Speculation among locals abounds regarding the motives behind Highpoint’s continued neglect, but nothing could be confirmed. Messages left with the tenant relations manager in Sherman Oaks were not returned in time for deadline. Calls to the Manhattan phone number were routed to the same office.

Tracking the Shaloms’ history can be difficult as some of the brothers use aliases. Among them is Darren Stern, also known as Henry Shalom (Ohebshalom), who, according to court documents from the Office of the City Attorney in Los Angeles, was also connected to an earlier business incarnation of Highpoint Associates.

The State of California sued both Stern and the companies affiliated with him, including Highpoint, last year. Stern was sentenced to up to five months in jail after pleading no contest to nearly three dozen code violations in Los Angeles, according to a report by the Los Angeles Times.

The report also stated that the city attorney had accused Stern’s company of “an organized campaign to force tenants out of dozens of buildings to raise rents to take advantage of the gentrification sweeping many parts of the city.”

Tenant complaints included leaking sewage and cockroach infestations, which, the state ruled, were intentionally neglected.

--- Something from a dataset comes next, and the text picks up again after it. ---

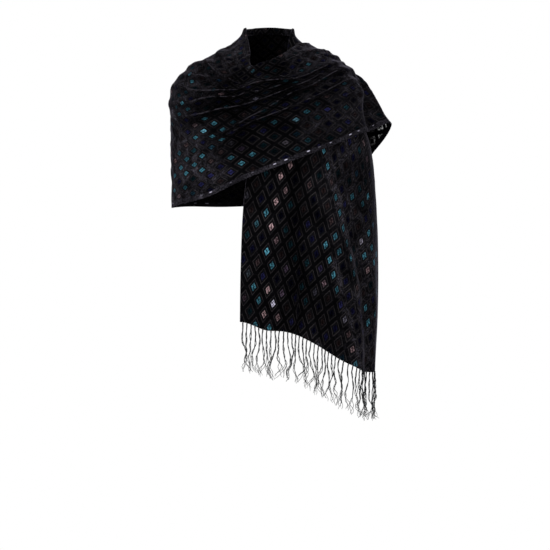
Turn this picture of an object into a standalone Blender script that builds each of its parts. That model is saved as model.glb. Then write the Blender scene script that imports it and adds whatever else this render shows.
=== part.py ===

Closer to home, Fred Ohebshalom, head of Acquisition America, has faced scathing criticism in the New York press due to a rash of tenant complaints from around the city. A potential bright spot could be Bill 627-A, which the City Council passed last week to help empower aggrieved tenants. Though the bill doesn’t effectively change the grounds on which tenants may file complaints against their landlords, the bill does enable tenants to claim harassment for neglectful offenses like vermin infestations, to more egregious ones like changing a building’s locks without prior notification.

The law could prove helpful for groups the Shalom Tenants Alliance, which seek to continue fighting for their neighborhoods.

“It’s unfortunate because this used to be a really lovely neighborhood,” Franzo said. “But big business came in and the little neighborhoods died.”